Like all visitors, the agents came to the apartment in an elevator that opens directly through a door with a mezuzah, a small ornamental box containing a prayer scroll that is commonly affixed to entrances of Jewish homes. Chinese sculptures of howling dogs sit on shelves flanking the doorway.

More Chinese antiques, including ornate cabinets, porcelain vases and towering wooden screens adorn living and dining rooms as big as some one-bedroom apartments in New York City.

The kitchen has marble and stainless steel countertops, Baccarat crystal glasses in the cabinets and an atrium breakfast nook. A winding staircase descends to the 11th floor and the master bedroom, furnished with a four-poster bed.

Narrow hallways lead to two bathrooms: one with white marble floors, a bidet and a flat-screen television, the other decorated in minimalist black.

The apartment has three walk-in closets, including one where agents found more than 50 business suits and countless pairs of men's shoes.

The home office has a leather couch, paintings of sailboats and a sculpture of a bull, a favorite Madoff motif, on a coffee table. There's also the desk where authorities said they found 100 checks worth $173 million that Madoff was ready to send out to close relatives and friends after he realized he would be caught.

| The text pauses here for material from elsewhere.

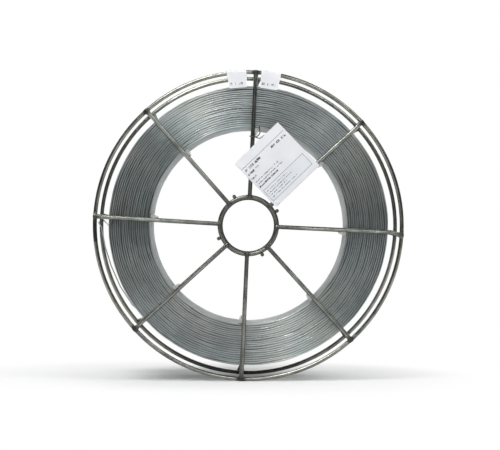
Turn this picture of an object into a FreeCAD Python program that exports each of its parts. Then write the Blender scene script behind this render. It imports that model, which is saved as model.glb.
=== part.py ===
"""A full wire basket spool of welding wire, 300 mm across and 103 mm wide.

Two welded wire flanges face each other along the spool's axis. Each has a rim ring, a hub ring
and eight straight spokes. Eight axial bars join the flanges and carry the winding, and four short
rods join the hub rings. Three paper labels hang on the front flange.

Frame: the origin is on the axis of the hub bore, half way between the flanges. +Z is up, the front
flange faces -Y, and angles round the spool run clockwise from +Z as seen from the front.
"""
import FreeCAD, Part
import math
import os

import Sketcher

SPOKES = ("first", "second", "third", "fourth", "fifth", "sixth", "seventh", "eighth")
RODS = ("first", "second", "third", "fourth")

DOC = FreeCAD.newDocument("wire_basket_spool")
SHEET = DOC.addObject("Spreadsheet::Sheet", "sizes")

# Every driving size, in millimetres and degrees: alias, value, what it is.
SIZES = [
    ("rim_diameter", 300.0, "outside of the rim rings"),
    ("spool_width", 103.0, "over the spokes of both flanges"),
    ("rim_wire", 4.0, "wire of the rim rings"),
    ("hub_bore", 51.5, "free bore of the hub rings"),
    ("hub_wire", 4.0, "wire of the hub rings"),
    ("bore_land", 0.12, "depth of the sized land inside each hub ring"),
    ("spoke_wire", 4.0, "wire of the spokes"),
    ("first_spoke", 2.8, "angle of the first spoke, as it was welded"),
    ("second_spoke", 47.8, "angle of the second spoke"),
    ("third_spoke", 92.65, "angle of the third spoke"),
    ("fourth_spoke", 137.95, "angle of the fourth spoke"),
    ("fifth_spoke", 182.55, "angle of the fifth spoke"),
    ("sixth_spoke", 227.8, "angle of the sixth spoke"),
    ("seventh_spoke", 273.4, "angle of the seventh spoke"),
    ("eighth_spoke", 318.5, "angle of the eighth spoke"),
    ("back_turn", 0.2, "how far the back flange is turned past the front one"),
    ("spoke_end_inset", 0.4, "spoke's inner end, outside the bore"),
    ("spoke_end_round", 0.6, "rounding of the spoke ends"),
    ("ring_weld", 0.6, "how deep a ring is pressed into a spoke by its weld"),
    ("bar_wire", 4.0, "wire of the barrel bars"),
    ("bar_weld", 0.3, "how deep a barrel bar is welded into the side of its spoke"),
    ("bar_end_inset", 1.0, "barrel bar's front end, behind the front of its spoke"),
    ("bar_back_lap", 1.2, "barrel bar's back end, past the inside of the back spoke"),
    ("bar_lean", 1.2, "how far a barrel bar's back end leans towards its back spoke"),
    ("rod_wire", 3.5, "wire of the hub rods"),
    ("first_rod", 62.9, "angle of the first hub rod"),
    ("second_rod", 154.2, "angle of the second hub rod"),
    ("third_rod", 246.3, "angle of the third hub rod"),
    ("fourth_rod", 334.2, "angle of the fourth hub rod"),
    ("rod_weld", 0.2, "how deep a hub rod is welded into the hub rings"),
    ("winding_diameter", 269.2, "outside of the wound wire"),
    ("winding_bore", 189.8, "inside of the wound wire"),
    ("winding_side_gap", 0.25, "from the winding to the spokes of either flange"),
    ("winding_bar_gap", 0.2, "from the winding's bore to the barrel bars"),
    ("winding_edge", 0.6, "rounding of the winding's edges"),
    ("weld_wire", 1.2, "the welding wire itself"),
    ("wire_gap", 0.15, "from a hooked wire to what it is hooked on"),
    ("tag_width", 19.0, "rim tag, along the rim"),
    ("tag_drop", 15.3, "rim tag's flag, inward from the middle of the rim wire"),
    ("tag_paper", 0.25, "thickness of one leaf of a rim tag"),
    ("tag_gap", 0.35, "from a rim tag's fold to the rim wire"),
    ("tag_left", -4.4, "angle of the left rim tag"),
    ("tag_right", 8.6, "angle of the right rim tag"),
    ("card_side", 58.0, "side of the square label card"),
    ("card_board", 0.5, "thickness of the label card"),
    ("card_gap", 0.2, "from the card to the front spokes"),
    ("card_across", 27.7, "card's centre, to the right of the axis"),
    ("card_above", 58.6, "card's centre, above the axis"),
    ("card_turn", 46.1, "how far the card is turned, clockwise"),
    ("tie_wire", 1.0, "wire of the card's tie"),
    ("tie_below_winding", 10.4, "from the winding's bore in to the tie's loop round the first spoke"),
]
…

The house in Palm Beach is tucked into a secluded, palm-lined lot with a stunning view to the west across the Intracoastal Waterway. From his living room, he would have been able to see his boats at a 100-foot (30-meter) private dock, looking over a chevron-shaped pool with a Jacuzzi at one end.

The 8,700-square-foot house, built in 1973, has Mexican tile throughout, five bedrooms and seven bathrooms. It has a huge all-white kitchen filled with antiques, including century-old golf clubs, an 1895 set of Shakespeare's complete works, antique fly rods and 10 paintings or sculptures of bulls.

Even as the government was seizing Madoff's assets, Palm Beach County officials issued a $13,800 refund check for property taxes the couple overpaid on the mansion. Madoff and his wife, Ruth, had successfully challenged the value of the home, resulting in a 2008 overpayment, said Palm Beach County Tax Collector Anne M. Gannon.

Last month, Ruth Madoff asked the tax collector to cut a new check made out in her name only. Gannon said a new check won't be cut. She said state law requires refunds to go to those who paid the taxes, in this case Bernard and Ruth Madoff together.

Madoff's yacht, named "Bull," is a 55-foot (16.5-meter) 1969 Rybovich that has been completely refitted, from brand-new twin Man Diesel engines to all-new electronics.

It lacks many of the ostentatious touches found on more modern ships, said Bill O'Dell, operations manager for National Maritime Services Inc., which is handling the auction for National Liquidators. For example, there's only one TV — not a flat screen — and all the beds are bunk-style.

"This boat is designed to go catch fish," O'Dell said. "This is a man's boat — a manly, masculine boat."

The boat — which sleeps six — does, however, have a one-person elevator from the fishing deck to the fly bridge. Its logo, emblazoned on everything from cocktail glasses to life preservers, is a black bull, with Madoff's initials "BLM" in white.

Most of the clothing and personal effects from both homes and ships have been inventoried and stored in boxes. But a few stray items remain, including a case of 1990 Chateau Beychevelle Saint Julien wine and a biography of one-time client Sandy Koufax.

Inside a guest closet in the Manhattan apartment is an old black-and-white photo of Madoff posing next to a giant swordfish caught in the Bahamas. Guests at a bash thrown for him in 1984 signed the photo with tributes like, "You are the big fish," and "We're hooked on Bernie."

There's another inscription for the man who became the big fish of white-collar crime: "Dear Dad: No one in the world deserves a party like this more than you. ... Love, Andy."